The Skills are one of the first direct mentions of the unpleasantness of the game - the lack of “rpg fiction” and art leaves the text low on detail so far. Here we begin to see listings detailing torture techniques, the ability to gather incriminating material - but also skills in ‘Hiding Paper Trails’, ‘Collaboration’ and ‘Prison Tattoos’. The ‘camera’ of gameplay zooms in and out wildly here - some of these are very specific, very detailed actions you’d expect in a blow-by-blow game, whilst others sit much further back - high level skills such as ‘Investigation’ and ‘Family Life’. The mystery of ▓▓▓▓▓▓ deepens - it’s linked to a strange grab-bag of skills: the aforementioned ‘Family Life’, ‘Long-Distance Running’ and ‘Humiliation’ to name a few. At first I thought these mapped onto a D&D framework but this quickly falls apart. The number of skills is baffling - and the meagre amount of points allotted means characters are likely to have to specialise. I think this is the intention - given the number of skills related to pulling on state resources, the characters will often need to rely upon external support to achieve their goals. It’s worth pointing out beyond an introduction - “Characters are employed as part of the Secret Police agency.” - we have no idea as to what characters do yet.
Psychology feels like a section from a different game entirely. A map is given of the characters brain, and each area of this map has a slot. Characters begin with all of these empty - we are told that we may, during play, be given Idea Cards which sit within each of these slots. Some small detail is provided, but no details as how cards are gained.
Frontal lobe - personality, branching paths, output.
Parietal lobe - identification, relation, input.
Occipital lobe - perception, filter.
Temporal lobe - support, ancillary.
Spinal Cord - unthinking thought, reaction.
In the scan I have access to, there are no included cards. The Controller (GM) section talks about encountering Ideas as part of the normal process of play, or as a result of failed Skill tests. Without access to these cards, it’s hard to guess what normal play items might cause exposure to Ideas - although the failure of Skill checks causing Ideas gives some interesting hints - rather than a glorification of secret police, it might be telling they start with heads empty - and the failure of their duties introduces them to thought? This gives a flip-side on the Skills previously mentioned - if you’re operating against the state, many become tantalising options.
The Controller section is a mish-mash of generators with minimal structure or framing outside of some loose advice for building and running dissident thinkers. Many of the generators relate to byzantine rankings and bureaucratic red-tape - much of which is explicitly mentioned as not applying to members of the Secret Police. Others give ideas of low-level criminality, types of state-deviance and benign activity in various locales - habitation block, collective farm, army barracks. Using these tables, the Controller is expected to generate the fictional country themselves - something mostly out of favour in 2004.

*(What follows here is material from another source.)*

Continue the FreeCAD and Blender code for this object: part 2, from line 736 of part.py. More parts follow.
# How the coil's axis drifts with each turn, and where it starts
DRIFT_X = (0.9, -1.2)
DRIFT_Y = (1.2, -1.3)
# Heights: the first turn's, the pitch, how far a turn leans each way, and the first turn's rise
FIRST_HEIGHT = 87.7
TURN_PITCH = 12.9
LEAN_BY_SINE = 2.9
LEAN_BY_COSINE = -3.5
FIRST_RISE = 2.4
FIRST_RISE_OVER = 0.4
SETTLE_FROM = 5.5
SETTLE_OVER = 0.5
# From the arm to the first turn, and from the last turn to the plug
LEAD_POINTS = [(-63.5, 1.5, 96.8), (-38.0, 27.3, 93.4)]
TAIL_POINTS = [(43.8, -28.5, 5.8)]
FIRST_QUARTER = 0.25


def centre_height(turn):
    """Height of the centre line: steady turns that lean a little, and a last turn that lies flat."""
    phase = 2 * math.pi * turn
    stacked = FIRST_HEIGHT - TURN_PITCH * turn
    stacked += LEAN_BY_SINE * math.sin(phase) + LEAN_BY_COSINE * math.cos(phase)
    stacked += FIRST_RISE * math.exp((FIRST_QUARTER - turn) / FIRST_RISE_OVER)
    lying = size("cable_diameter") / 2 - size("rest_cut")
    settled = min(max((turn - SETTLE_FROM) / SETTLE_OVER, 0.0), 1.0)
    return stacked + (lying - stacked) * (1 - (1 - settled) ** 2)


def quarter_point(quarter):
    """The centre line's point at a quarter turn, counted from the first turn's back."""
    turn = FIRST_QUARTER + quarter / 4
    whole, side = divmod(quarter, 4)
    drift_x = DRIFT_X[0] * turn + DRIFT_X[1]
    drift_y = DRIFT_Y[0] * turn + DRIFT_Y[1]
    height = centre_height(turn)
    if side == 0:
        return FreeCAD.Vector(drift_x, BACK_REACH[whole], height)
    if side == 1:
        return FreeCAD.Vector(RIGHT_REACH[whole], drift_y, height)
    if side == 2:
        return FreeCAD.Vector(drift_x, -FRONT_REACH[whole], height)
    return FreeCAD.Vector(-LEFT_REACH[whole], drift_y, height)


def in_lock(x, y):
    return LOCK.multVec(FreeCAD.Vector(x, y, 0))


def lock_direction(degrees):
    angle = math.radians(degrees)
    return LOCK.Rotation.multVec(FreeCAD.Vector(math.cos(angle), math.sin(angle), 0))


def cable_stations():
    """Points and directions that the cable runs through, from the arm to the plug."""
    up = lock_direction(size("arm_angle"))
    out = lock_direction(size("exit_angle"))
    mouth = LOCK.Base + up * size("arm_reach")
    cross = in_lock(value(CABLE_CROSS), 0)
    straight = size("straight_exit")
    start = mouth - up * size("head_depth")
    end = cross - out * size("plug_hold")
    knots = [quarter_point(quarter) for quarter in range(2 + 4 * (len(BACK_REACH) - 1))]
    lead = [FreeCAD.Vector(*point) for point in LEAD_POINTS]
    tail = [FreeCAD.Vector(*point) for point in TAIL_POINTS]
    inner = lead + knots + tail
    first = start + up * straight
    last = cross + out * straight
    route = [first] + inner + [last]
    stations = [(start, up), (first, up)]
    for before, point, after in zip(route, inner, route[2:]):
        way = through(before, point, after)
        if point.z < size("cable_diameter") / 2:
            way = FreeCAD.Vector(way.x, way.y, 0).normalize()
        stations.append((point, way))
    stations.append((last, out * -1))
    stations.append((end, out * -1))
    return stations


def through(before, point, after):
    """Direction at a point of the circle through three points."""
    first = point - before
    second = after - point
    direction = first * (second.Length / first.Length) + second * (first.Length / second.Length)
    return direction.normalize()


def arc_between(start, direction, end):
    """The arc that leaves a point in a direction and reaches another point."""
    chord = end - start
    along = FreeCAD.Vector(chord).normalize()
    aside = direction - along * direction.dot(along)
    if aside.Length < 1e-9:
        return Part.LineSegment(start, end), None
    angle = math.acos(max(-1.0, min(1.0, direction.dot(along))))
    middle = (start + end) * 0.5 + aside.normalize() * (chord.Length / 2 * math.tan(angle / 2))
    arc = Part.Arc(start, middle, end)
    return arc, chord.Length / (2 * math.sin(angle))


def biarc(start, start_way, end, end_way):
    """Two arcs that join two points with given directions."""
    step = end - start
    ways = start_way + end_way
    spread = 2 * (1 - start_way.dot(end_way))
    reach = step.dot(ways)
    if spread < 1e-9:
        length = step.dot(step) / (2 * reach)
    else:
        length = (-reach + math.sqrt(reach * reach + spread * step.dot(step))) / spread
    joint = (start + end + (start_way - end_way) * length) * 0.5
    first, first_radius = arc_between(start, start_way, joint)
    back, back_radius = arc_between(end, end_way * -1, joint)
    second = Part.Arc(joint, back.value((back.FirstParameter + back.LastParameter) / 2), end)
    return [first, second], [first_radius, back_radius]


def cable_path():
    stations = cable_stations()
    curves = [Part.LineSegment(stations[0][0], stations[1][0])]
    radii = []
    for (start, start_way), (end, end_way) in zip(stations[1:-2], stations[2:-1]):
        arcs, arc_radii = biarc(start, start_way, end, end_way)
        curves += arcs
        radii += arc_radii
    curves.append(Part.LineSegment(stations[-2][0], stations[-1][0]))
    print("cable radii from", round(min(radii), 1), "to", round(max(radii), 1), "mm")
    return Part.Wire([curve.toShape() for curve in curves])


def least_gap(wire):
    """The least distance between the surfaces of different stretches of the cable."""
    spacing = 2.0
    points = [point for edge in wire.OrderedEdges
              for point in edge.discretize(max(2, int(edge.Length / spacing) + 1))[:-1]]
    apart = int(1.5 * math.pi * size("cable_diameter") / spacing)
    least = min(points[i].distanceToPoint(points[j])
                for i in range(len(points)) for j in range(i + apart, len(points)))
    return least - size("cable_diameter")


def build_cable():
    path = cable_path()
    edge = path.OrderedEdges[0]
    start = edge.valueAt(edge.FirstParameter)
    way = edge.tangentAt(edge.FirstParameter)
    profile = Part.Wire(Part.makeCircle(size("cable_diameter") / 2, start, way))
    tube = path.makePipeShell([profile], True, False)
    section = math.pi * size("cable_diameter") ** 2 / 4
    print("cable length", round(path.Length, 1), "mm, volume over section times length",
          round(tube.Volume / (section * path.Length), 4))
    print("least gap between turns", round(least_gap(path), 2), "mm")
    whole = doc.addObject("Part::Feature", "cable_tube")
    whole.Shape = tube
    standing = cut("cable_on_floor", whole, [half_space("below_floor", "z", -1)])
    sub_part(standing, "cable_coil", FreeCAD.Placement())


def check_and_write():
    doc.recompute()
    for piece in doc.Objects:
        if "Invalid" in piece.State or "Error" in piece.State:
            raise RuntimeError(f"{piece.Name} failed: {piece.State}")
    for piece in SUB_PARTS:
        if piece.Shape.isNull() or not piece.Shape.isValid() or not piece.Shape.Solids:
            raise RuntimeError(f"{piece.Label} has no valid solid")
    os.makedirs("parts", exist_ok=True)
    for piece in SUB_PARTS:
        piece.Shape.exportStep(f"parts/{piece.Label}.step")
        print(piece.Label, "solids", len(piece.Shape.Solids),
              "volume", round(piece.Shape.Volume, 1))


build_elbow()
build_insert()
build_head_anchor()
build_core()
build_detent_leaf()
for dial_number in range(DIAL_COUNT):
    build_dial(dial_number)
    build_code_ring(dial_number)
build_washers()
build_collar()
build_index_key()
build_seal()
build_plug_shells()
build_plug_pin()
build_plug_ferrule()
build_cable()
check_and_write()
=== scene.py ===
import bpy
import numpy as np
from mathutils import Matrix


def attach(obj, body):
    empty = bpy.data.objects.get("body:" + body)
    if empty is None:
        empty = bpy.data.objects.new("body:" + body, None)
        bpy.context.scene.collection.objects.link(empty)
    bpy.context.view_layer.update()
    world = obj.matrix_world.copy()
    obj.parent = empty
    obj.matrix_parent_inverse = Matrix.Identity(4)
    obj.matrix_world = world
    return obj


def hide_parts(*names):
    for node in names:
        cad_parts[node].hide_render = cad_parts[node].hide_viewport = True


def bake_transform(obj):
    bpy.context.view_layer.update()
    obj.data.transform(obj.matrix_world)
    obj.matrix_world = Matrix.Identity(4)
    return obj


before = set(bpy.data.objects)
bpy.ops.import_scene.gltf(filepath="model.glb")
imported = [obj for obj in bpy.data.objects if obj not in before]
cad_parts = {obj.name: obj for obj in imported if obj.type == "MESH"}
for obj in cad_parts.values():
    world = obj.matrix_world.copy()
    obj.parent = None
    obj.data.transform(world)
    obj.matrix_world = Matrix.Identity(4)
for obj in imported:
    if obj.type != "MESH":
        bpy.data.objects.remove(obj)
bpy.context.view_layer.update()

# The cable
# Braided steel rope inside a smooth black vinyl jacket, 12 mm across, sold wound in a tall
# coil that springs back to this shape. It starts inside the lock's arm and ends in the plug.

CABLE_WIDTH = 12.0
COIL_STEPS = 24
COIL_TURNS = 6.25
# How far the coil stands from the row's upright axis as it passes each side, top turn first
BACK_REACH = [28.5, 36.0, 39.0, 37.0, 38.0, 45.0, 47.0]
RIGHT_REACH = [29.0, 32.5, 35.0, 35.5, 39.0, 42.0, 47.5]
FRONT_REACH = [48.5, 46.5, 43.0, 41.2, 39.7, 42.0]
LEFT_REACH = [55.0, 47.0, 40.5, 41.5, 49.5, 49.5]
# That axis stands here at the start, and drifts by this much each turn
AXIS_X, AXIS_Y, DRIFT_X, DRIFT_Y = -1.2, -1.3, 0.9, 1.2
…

There are no rules or guidelines for adjugating the use of Skills - leaving their application wide open, or assumed knowledge on the part of the playgroup.
Statistics for the ‘opposition’ are interesting, framed primarily in story terms - Dissidence and Appeal. There is a loose procedure for using Dissidence to track how obvious they are - their Signature - and how many they convert, using their Appeal. Chillingly, the only reward structure is for total people convicted - there is no mention of guilt. If the players begin to condemn too many within some of the various ‘State Apparatus’, they can expect consequences but also alliances from power brokers within those various groups - all of this being mediated and tracked with a Relationship Score and ‘Reaction Counters.’ Notably, the statistics of Dissidence and Appeal are used to describe all NPCs, not just those marked as dissidents for player characters.

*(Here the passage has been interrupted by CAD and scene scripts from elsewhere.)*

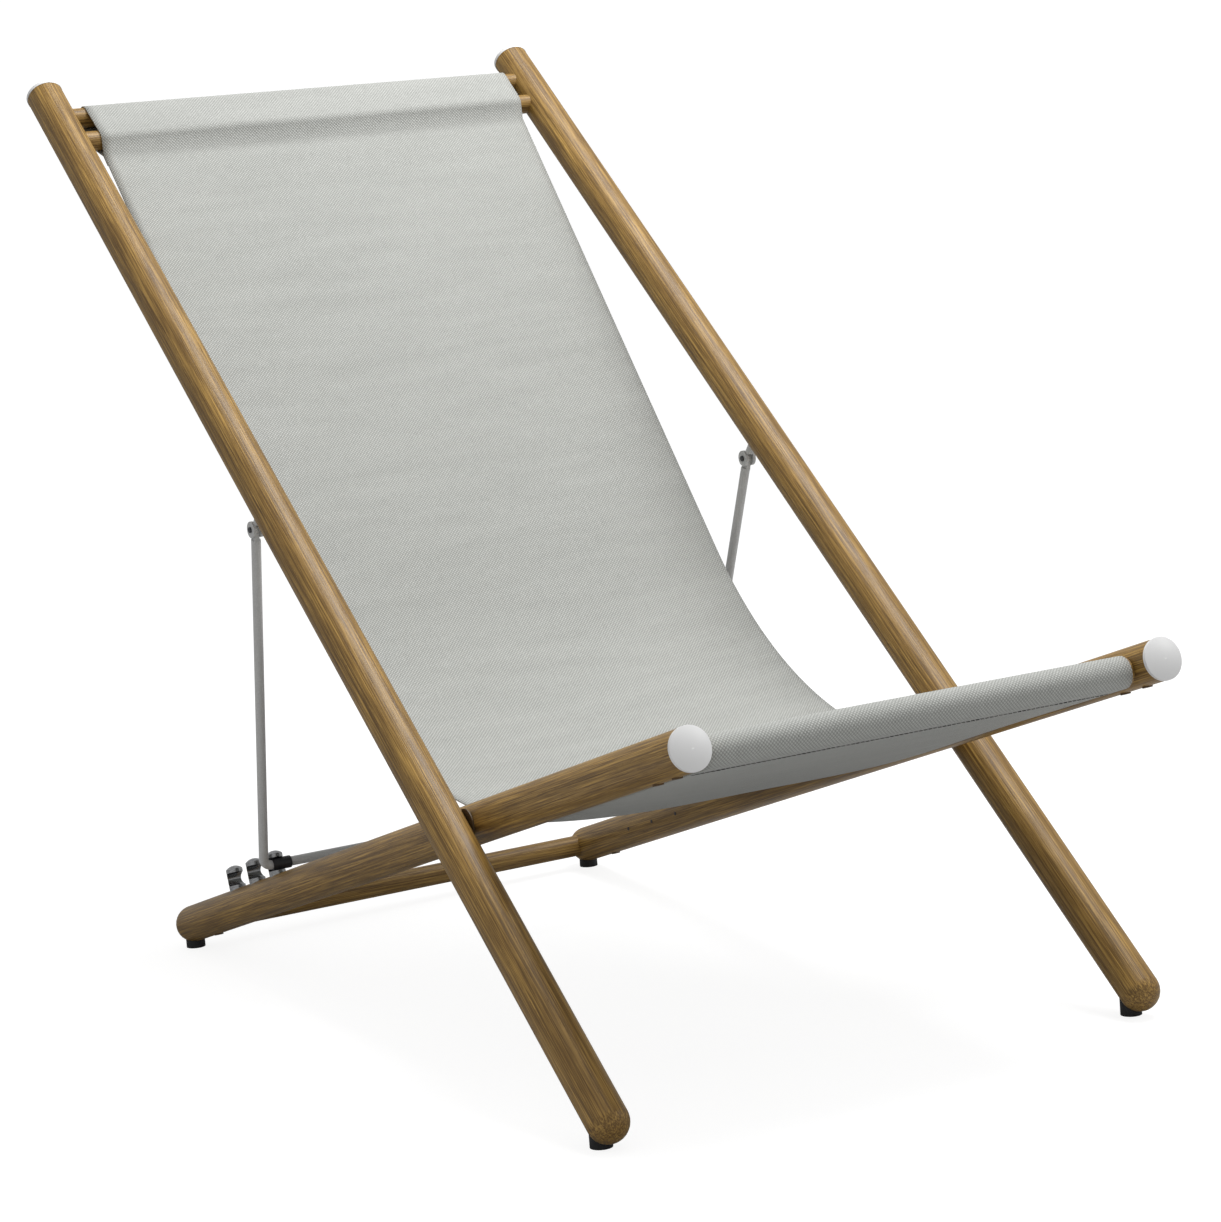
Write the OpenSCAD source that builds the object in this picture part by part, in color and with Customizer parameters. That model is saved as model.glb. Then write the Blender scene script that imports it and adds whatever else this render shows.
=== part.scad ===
// Folding deck chair: two pole frames crossing on a pair of pivot bolts, a woven sling
// between their rails, and a bent tube prop that sets the angle of the back.
// Millimetres. Front faces -Y, +X to the right, +Z up. Origin on the floor under the middle.

/* [Poles] */
// diameter of the four long poles
pole_d = 40; // [34:0.5:48]
// centre-to-centre distance of the two outer back poles
back_spacing = 589; // [500:1:700]
// back pole, crossing to the top end of the wood
back_upper = 1094; // [900:1:1250]
// back pole, crossing to the centre of its rounded foot
back_lower = 347; // [300:1:420]
// seat pole, crossing to the front end of the wood
seat_front = 402; // [330:1:480]
// slope of the back poles from the floor, degrees
back_slope = 40; // [36:0.5:46]
// slope of the seat poles from the floor, degrees
seat_slope = 17; // [15:0.5:22]

/* [Rails] */
// diameter of the two top dowels
top_rail_d = 22; // [18:0.5:26]
// distance of the upper dowel from the end of the wood
top_rail_drop = 41; // [36:1:80]
// distance between the two dowels
top_rail_gap = 40; // [34:1:60]
// diameter of the front rail
front_rail_d = 27; // [20:0.5:38]
// distance of the front rail from the front end of the wood
front_rail_back = 30; // [18:1:60]
// how far the front rail sits below the middle of the seat poles
front_rail_low = 3; // [0:0.5:6]
// diameter of the turned ends of the front rail
tenon_d = 16; // [12:0.5:20]
// diameter of the rear rail
rear_rail_d = 24; // [20:0.5:30]
// distance of the rear rail from the centre of the rounded foot
rear_rail_up = 6; // [0:1:40]
// depth of the rail ends in the poles
rail_in = 12; // [8:0.5:13]

/* [Caps and glides] */
// height of the straight rim of a cap
cap_rim = 3.5; // [2:0.5:10]
// height of the dome above the rim
cap_dome = 3.5; // [2:0.5:8]
// how much the rim stands proud of the pole
cap_over = 0.4; // [0:0.1:1.5]
// diameter of the spigot of a cap
spigot_d = 12; // [8:0.5:18]
// length of the spigot of a cap
spigot_l = 5; // [4:0.5:6]
// diameter of a glide
glide_d = 21; // [14:0.5:24]
// height of a rounded foot over the floor
glide_h = 6; // [3:0.5:10]
// how far behind the foot centre the front glides sit
glide_back = 15; // [4:0.5:20]

/* [Crossing] */
// thickness of the washer between the poles
washer_t = 1.5; // [1:0.5:6]
// diameter of the washer
washer_d = 30; // [20:1:38]
// diameter of the pivot bolt
bolt_d = 8; // [6:0.5:10]
// diameter of the bolt head
bolt_head_d = 17; // [12:0.5:20]
// thickness of the bolt head
bolt_head_t = 5; // [3:0.5:8]
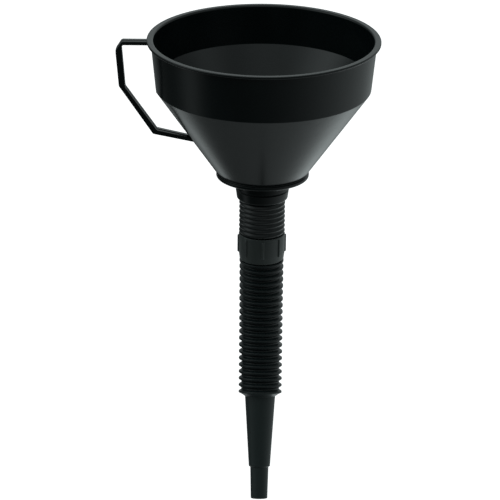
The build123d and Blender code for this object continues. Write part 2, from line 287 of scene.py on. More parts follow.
def finish_mesh(name, verts, faces, material):
    """New object from millimetre points, shaded smooth with sharp edges kept."""
    mesh = bpy.data.meshes.new(name)
    mesh.from_pydata([Vector(v) * MM for v in verts], [], faces)
    work = bmesh.new()
    work.from_mesh(mesh)
    inside_out = work.calc_volume(signed=True) < 0
    work.free()
    if inside_out:
        mesh.flip_normals()
    mesh.shade_smooth()
    mesh.set_sharp_from_angle(angle=math.radians(SHARP_DEG))
    mesh.materials.append(material)
    obj = bpy.data.objects.new(name, mesh)
    bpy.context.scene.collection.objects.link(obj)
    return obj


def ring_faces(rings, count, closed_rings=True):
    """Quads between neighbouring rings of count points each."""
    faces = []
    for ring in range(rings if closed_rings else rings - 1):
        a = ring * count
        b = ((ring + 1) % rings) * count
        for i in range(count):
            j = (i + 1) % count
            faces.append((a + i, a + j, b + j, b + i))
    return faces


def outline_area(points):
    """Signed area of a closed (x, z) outline."""
    total = 0.0
    for i, point in enumerate(points):
        total += points[i - 1][0] * point[1] - point[0] * points[i - 1][1]
    return total / 2


def lathe(name, outline, material, segments=BOWL_SEGMENTS, angles=None, radius_at=None, place=None):
    """Closed ring solid: an (r, z) outline turned about Z.

    radius_at(r, z, angle) may shape the radius, and place(point) may move
    each finished point.
    """
    if angles is None:
        angles = [2 * math.pi * k / segments for k in range(segments)]
    if outline_area(outline) > 0:
        outline = outline[::-1]
    verts = []
    for angle in angles:
        for r, z in outline:
            radius = radius_at(r, z, angle) if radius_at else r
            point = Vector((radius * math.cos(angle), radius * math.sin(angle), z))
            verts.append(place(point) if place else point)
    return finish_mesh(name, verts, ring_faces(len(angles), len(outline)), material)


def miter_normals(points):
    """Outward normals of a counter-clockwise outline, scaled for offsetting."""
    normals = []
    for i, point in enumerate(points):
        before = (point - points[i - 1]).normalized()
        after = (points[(i + 1) % len(points)] - point).normalized()
        square_before = Vector((before.y, -before.x))
        square_after = Vector((after.y, -after.x))
        both = square_before + square_after
        normals.append(both / max(0.3, 1 + square_before.dot(square_after)))
    return normals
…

The Combat section is one page detailing how to shoot or strike. Those who are hit either die immediately or are too injured to fight further, possibly dying later on.
The next section is two pages of redactions. I can’t decide if I love this or hate it - if it was done to the scan or is an intended part of the experience.
There is no starter adventure nor index. The book closes out with a list of Inspirations - a mix of historical reference works and spy fiction with two notable exceptions. The first is A Perfect Vacuum - Stanisław Lem. I’m not sure how this relates, having yet to read it. The second exception throws much into doubt. History Will Absolve Me - Billy Woods is an album released in 2012. The entire Inspiration section may be a post-hoc addition - the font changes suddenly, becoming something akin to Courier. I’ve seen such dramatic shifts in other older RPG books, but this feels starker.
Since reading it, I’ve not been able to stop thinking about this strange game. I’ve yet to find any other awareness of it. Despite being something I wouldn’t run (outside of a very small group of trusted players who were in for “bad vibes gaming” ) I think it’s worth reading.
a4 pages, 104 pages, two-column layout with little whitespace. The prose reads sometimes ultraminimal, other times weirdly detail orientated - I suspect multiple authors were involved. There doesn’t seem to have been any editing. There are no credits, thanks or anything else.